政和三年三月二日,臣僚言:「陛下肇新官制,自公、少而下以及武臣,考古验今,是正名实。然臣窃谓名虽正矣,而乱名者无禁;律虽设矣,而破律者无诛。官为将仕,尚称秘校;职列诸曹,仍呼府判。则名实安得而正乎 」诏令开封府晓示约束。
八月十五日,臣僚言:「军马敕,诸教象法誊录传播者杖一百。访闻比年以来,市民将教法并象法公然镂板印卖,伏望下开封府禁止。

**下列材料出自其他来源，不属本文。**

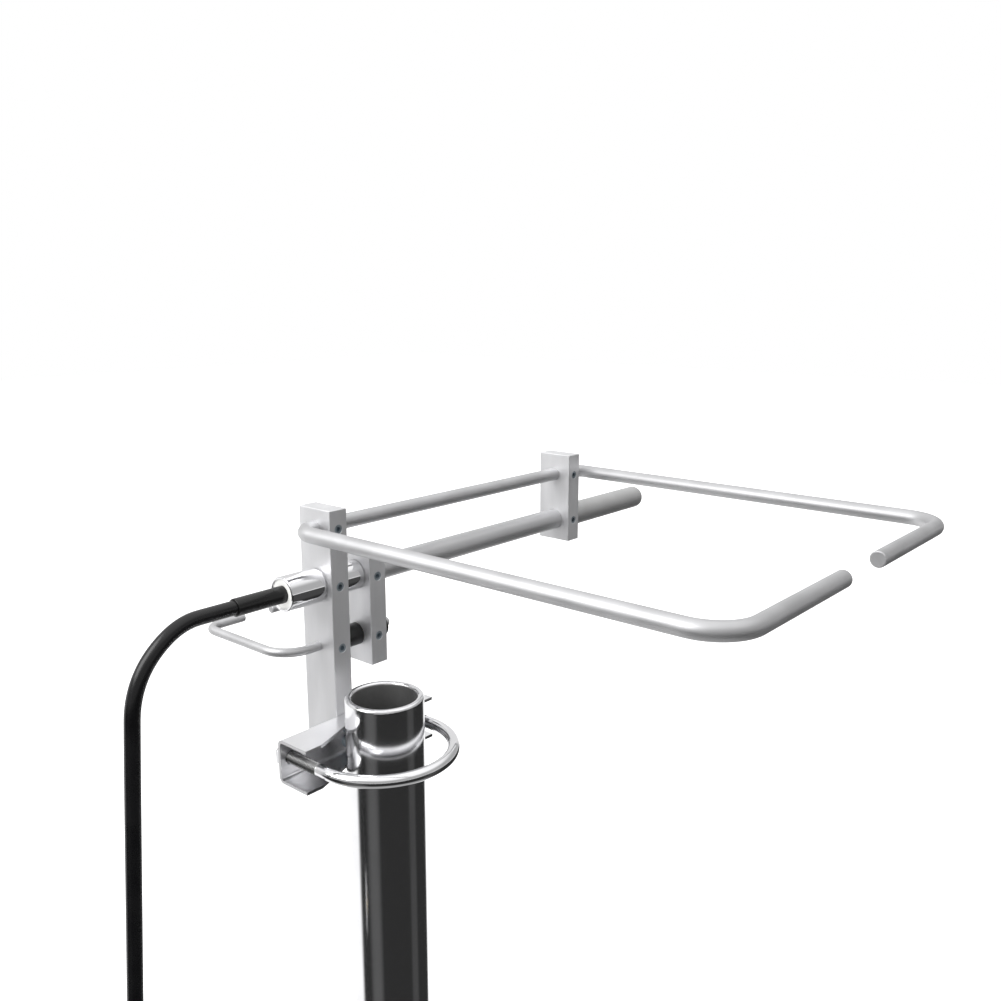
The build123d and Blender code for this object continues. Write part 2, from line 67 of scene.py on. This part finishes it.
# %% Camera
camera_place = (-0.39426, -0.43223, 0.54684)
camera_heading = math.radians(40.48)
camera_dip = math.radians(11.89)
camera_data = bpy.data.cameras.new("camera")
camera_data.lens = 35.505
camera_data.sensor_width = 36
camera = bpy.data.objects.new("camera", camera_data)
camera.location = camera_place
camera.rotation_euler = (math.pi / 2 - camera_dip, 0, camera_heading - math.pi / 2)
scene.collection.objects.link(camera)
scene.camera = camera
print("camera at", camera_place)

# %% [markdown]
# ## The cable
# A coaxial cable of this thickness is stiff: it leaves its sleeve straight, turns down in one wide
# bend, and then hangs beside the mast under its own weight. A NURBS curve suits it, because its
# line is smooth everywhere and needs only a few control points. Order 3 keeps the line close to
# its points, and the end point option makes it start and end exactly on the first and last. Both
# are set after the points are there, because before that Blender has nothing to count them by. The
# second point lies in line with the exit: without it, the curve would start to bend at once.

# %% Cable
cable_diameter = 0.0092
cable_exit = (-0.0696, 0.0536, 0.3630)
cable_route = [
    cable_exit,
    (-0.0780, 0.0536, 0.3630),
    (-0.1093, 0.0536, 0.3630),
    (-0.1374, 0.0535, 0.3360),
    (-0.1410, 0.0532, 0.2930),
    (-0.1475, 0.0522, 0.2085),
    (-0.1522, 0.0512, 0.1500),
    (-0.1546, 0.0507, 0.1180),
    (-0.1546, 0.0507, 0.0880),
]


def nurbs_cord(name, route, diameter):
    """A round cord along the route's control points."""
    data = bpy.data.curves.new(name, "CURVE")
    data.dimensions = "3D"
    data.bevel_depth = 1.0
    data.bevel_resolution = 9
    data.use_fill_caps = True
    data.resolution_u = 24
    line = data.splines.new("NURBS")
    line.points.add(len(route) - 1)
    for point, place in zip(line.points, route):
        point.co = (*place, 1)
        point.radius = diameter / 2
    line.order_u = 3
    line.use_endpoint_u = True
    cord = bpy.data.objects.new(name, data)
    scene.collection.objects.link(cord)
    return cord


cable = nurbs_cord("cable_jacket", cable_route, cable_diameter)
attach(cable, "antenna")
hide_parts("cable")
print("cable control points:", len(cable_route))

# %% [markdown]
# ## Writing nodes as arithmetic
# A finish is a graph of small nodes. Clicking them together is fine for one material, but a page
# of `links.new` lines hides the idea. Here one small class wraps a socket, and its operators add
# Math nodes, so `1 - mask * 0.4` builds the two nodes it reads like. Colours don't go through
# Math, which would turn them grey, so they have a mix of their own. Everything else comes from
# one method, `node`, which sets a node's choices first and then its values and links.

# %% Sockets that can be added and multiplied


class Socket:
    """One output socket; arithmetic on it adds Math nodes to its tree."""

    def __init__(self, tree, source):
        self.tree = tree
        self.source = source

    def math(self, operation, *others):
        values = dict(enumerate((self, *others)))
        return self.tree.node("ShaderNodeMath", {"operation": operation}, values)[0]

    def __add__(self, other):
        return self.math("ADD", other)

    def __sub__(self, other):
        return self.math("SUBTRACT", other)

    def __rsub__(self, other):
        return self.math("MULTIPLY_ADD", -1.0, other)

    def __mul__(self, other):
        return self.math("MULTIPLY", other)

    def __truediv__(self, other):
        return self.math("DIVIDE", other)

    __radd__ = __add__
    __rmul__ = __mul__

    def __abs__(self):
        return self.math("ABSOLUTE")

    def between(self, low, high):
        """0 where this is at or under low, 1 at or over high, with a smooth step between."""
        return self.tree.node(
            "ShaderNodeMapRange",
            {"interpolation_type": "SMOOTHSTEP", "clamp": True},
            {"Value": self, "From Min": low, "From Max": high},
        )[0]


class Outputs:
    """A node's outputs, by number or by name."""

    def __init__(self, tree, made):
        self.tree = tree
        self.made = made

    def __getitem__(self, key):
        return Socket(self.tree, self.made.outputs[key])


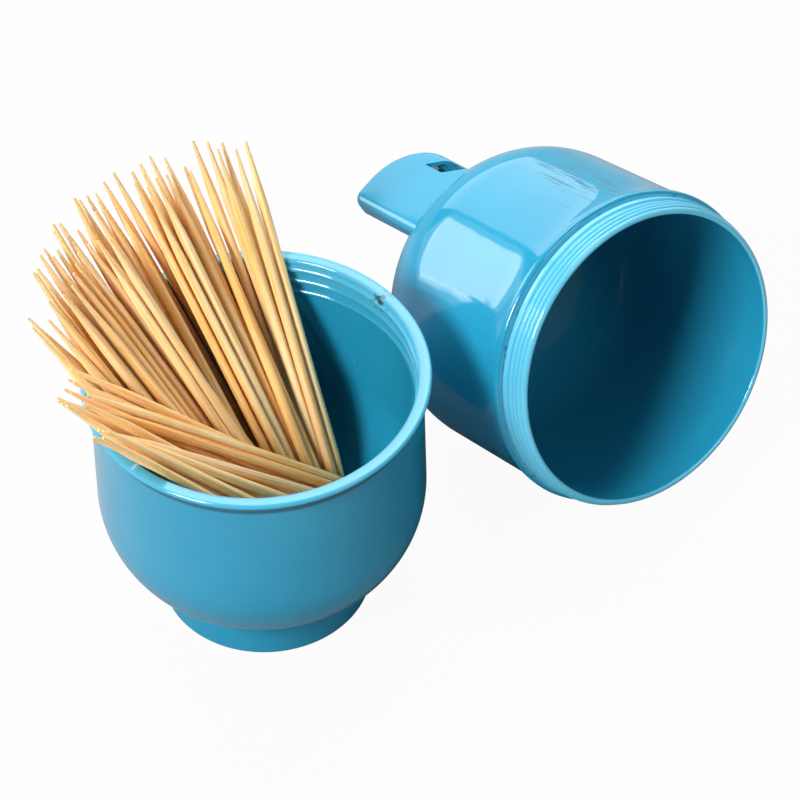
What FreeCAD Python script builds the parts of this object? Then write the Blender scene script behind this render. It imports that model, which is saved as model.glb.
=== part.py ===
import FreeCAD, Part
import math
import os

import Sketcher
from FreeCAD import Placement, Rotation, Vector

# A round toothpick dispenser, open: the cup stands on its foot and holds a leaning bundle
# of toothpicks, and the domed lid with its flat spout lies beside it.
#
# Frame: the origin is the centre of the cup's foot on the table, Z points up and the lid
# lies towards +X. Lengths are in millimetres, angles in degrees.
#
# The lid and the spout are drawn in the lid's own frame: the origin is the centre of the
# lid's mouth, Z runs to the crown and the spout is on the +X side.

doc = FreeCAD.newDocument("toothpick_dispenser")
sheet = doc.addObject("Spreadsheet::Sheet", "Sizes")

sizes = {
    # Cup
    "cup_height": 46.3,
    "bore_radius": 24.9,
    "cup_wall": 0.8,
    "floor_radius": 14.9,       # of the flat floor, where the bowl's bend meets it
    "bowl_curve": 17.0,         # inner radius of the bowl's bend
    "foot_radius": 16.5,
    "foot_draft": 0.6,          # how much the foot ring narrows up to the bowl
    "foot_ring_wall": 1.4,
    "foot_recess": 6.2,
    "floor_thickness": 1.2,
    "foot_round": 0.4,
    # Lip of the cup
    "lip_overhang": 1.3,        # past the outside of the wall
    "lip_thickness": 0.8,
    "lip_round": 0.3,
    "lip_groove_depth": 0.35,
    "lip_groove_height": 0.6,
    # Lid
    "neck_clearance": 0.25,     # between the lid's neck and the cup's bore
    "neck_wall": 1.05,
    "neck_length": 5.2,
    "neck_groove_depth": 0.45,  # round the neck, under the collar
    "neck_groove_height": 0.6,
    "collar_overhang": 1.15,    # past the neck
    "collar_thickness": 1.2,
    "collar_round": 0.3,
    "side_step": 0.6,           # from the collar in to the side
    "side_draft": 0.5,          # how much the side narrows up to the shoulder
    "shoulder_height": 28.8,    # where the dome starts
    "shoulder_curve": 16.1,
    "crown_curve": 37.8,
    "dome_wall": 1.1,
    "mouth_round": 0.3,
    # Spout
    "spout_inset": 3.4,         # of its outer face, from the dome's widest part
    "spout_width": 13.9,
    "spout_thickness": 4.0,
    "spout_wall": 0.8,
    "spout_rise": 7.2,          # of its lower end above the shoulder
    "spout_length": 18.0,
    "spout_round": 1.2,
    "nose_sweep": 9.2,          # radius of the nose's wide corner
    "nose_corner": 2.0,         # radius of its tight corner
    "spout_clearance": 0.1,     # between the spout and its port in the dome
    "channel_round": 0.5,
    "window_length": 8.0,
    "window_width": 2.6,
    "window_setback": 11.8,     # of its middle from the nose
    "window_offset": 5.4,
    "window_turn": 19.0,
    # How the lid lies beside the cup
    "lid_heading": 129.4,       # way from the mouth to the crown, about Z from +X
    "lid_rise": 17.2,           # how far the mouth is raised
    "lid_roll": -20.0,          # spout off the top of the lid, about the lid's axis
    "lid_gap": 4.1,             # between the lip and the lid's side
    "lid_lead": 26.8,           # the mouth's lead past the cup, along the lid's axis
    # Toothpicks
    "pick_length": 65.0,
    "pick_radius": 0.86,
    "pick_taper": 11.0,
    "pick_tip_radius": 0.25,
    "pick_gap": 0.05,           # left between neighbours in the bundle
    "pick_pieces": 57,          # the picks are shared out among this many pieces
    # Each group of picks: how many, the ways they lean, about Z from +X, the middle of
    # their lower ends, how far these scatter and how high over the floor they are, and how
    # many picks deep the group lies on the rim.
    "back_picks": 12,
    "back_start": 82.0,
    "back_end": 112.0,
    "back_foot_x": 11.0,
    "back_foot_y": 1.0,
    "back_foot_spread": 5.5,
    "back_foot_lift": 0.0,
    "back_first_layer": 0,
    "back_layers": 2,
    "rear_picks": 45,
    "rear_start": 112.0,
    "rear_end": 184.0,
    "rear_foot_x": 6.5,
    "rear_foot_y": -2.0,
    "rear_foot_spread": 11.0,
    "rear_foot_lift": 0.0,
    "rear_first_layer": 0,
    "rear_layers": 4,
    "front_picks": 20,
    "front_start": 190.5,
    "front_end": 226.0,
    "front_foot_x": 12.5,
    "front_foot_y": 4.0,
    "front_foot_spread": 3.0,
    "front_foot_lift": 7.0,
    "front_first_layer": 0,
    "front_layers": 3,
}

for row, (alias, number) in enumerate(sizes.items(), start=1):
    sheet.set(f"A{row}", alias)
    sheet.set(f"B{row}", str(number))
    sheet.setAlias(f"B{row}", alias)
doc.recompute()


class Size:
    """A length and the spreadsheet expression that gives it."""

    def __init__(self, value, text):
        self.value = value
        self.text = text

    def __add__(self, other):
        return combine(self, "+", other)

    def __sub__(self, other):
        return combine(self, "-", other)

    def __mul__(self, other):
        return combine(self, "*", other)

    def __truediv__(self, other):
        return combine(self, "/", other)

    def __neg__(self):
        return Size(-self.value, f"(-{self.text})")

    def root(self):
        return Size(math.sqrt(self.value), f"sqrt({self.text})")

    def sine(self):
        return Size(math.sin(math.radians(self.value)), f"sin({self.text})")

    def cosine(self):
        return Size(math.cos(math.radians(self.value)), f"cos({self.text})")


def combine(left, sign, right):
    if not isinstance(right, Size):
        right = Size(right, str(right))
    results = {
        "+": left.value + right.value,
        "-": left.value - right.value,
        "*": left.value * right.value,
    }
    value = left.value / right.value if sign == "/" else results[sign]
    return Size(value, f"({left.text} {sign} {right.text})")


def size(alias):
    return Size(getattr(sheet, alias), f"Sizes.{alias}")


def leg(hypotenuse, side):
    """The other short side of a right-angled triangle."""
    return (hypotenuse * hypotenuse - side * side).root()


# --- Sketches and features -------------------------------------------------------------

ON_AXIS = None      # a coordinate that is exactly zero


def number_of(coordinate):
    return 0.0 if coordinate is ON_AXIS else coordinate.value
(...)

」诏印板并令禁毁,仍令刑部立法申枢密院。
九月二十七日,诏:「后苑作制造御前生活所翻样打造缬帛,盖自元丰初置,以为行军之号,又为卫士之衣,以辨其奸诈,遂禁止民间打造。日来多是使臣之家顾工开板,公然打造,更无法禁。仰开封府候指挥到,除降样制并自来民间打造二红相缬外,并行禁止。其外路亦不许打造、客旅兴贩入京,违者以违御笔论,许人告,赏钱三千贯文。所有(所有)缬板,许人陈首,赴府送纳焚毁。仍令出牓,委四厢使臣告示后,限五日,有犯依此施行。」
十月一日,尚书省言:「访闻诸色人多将京城内私下寄附钱物会子之类出城,及于外处行使,有害钞法。」诏寄附钱会子辄出新城外行用者徒二年,许人告,赏钱以会子所会钱赏之。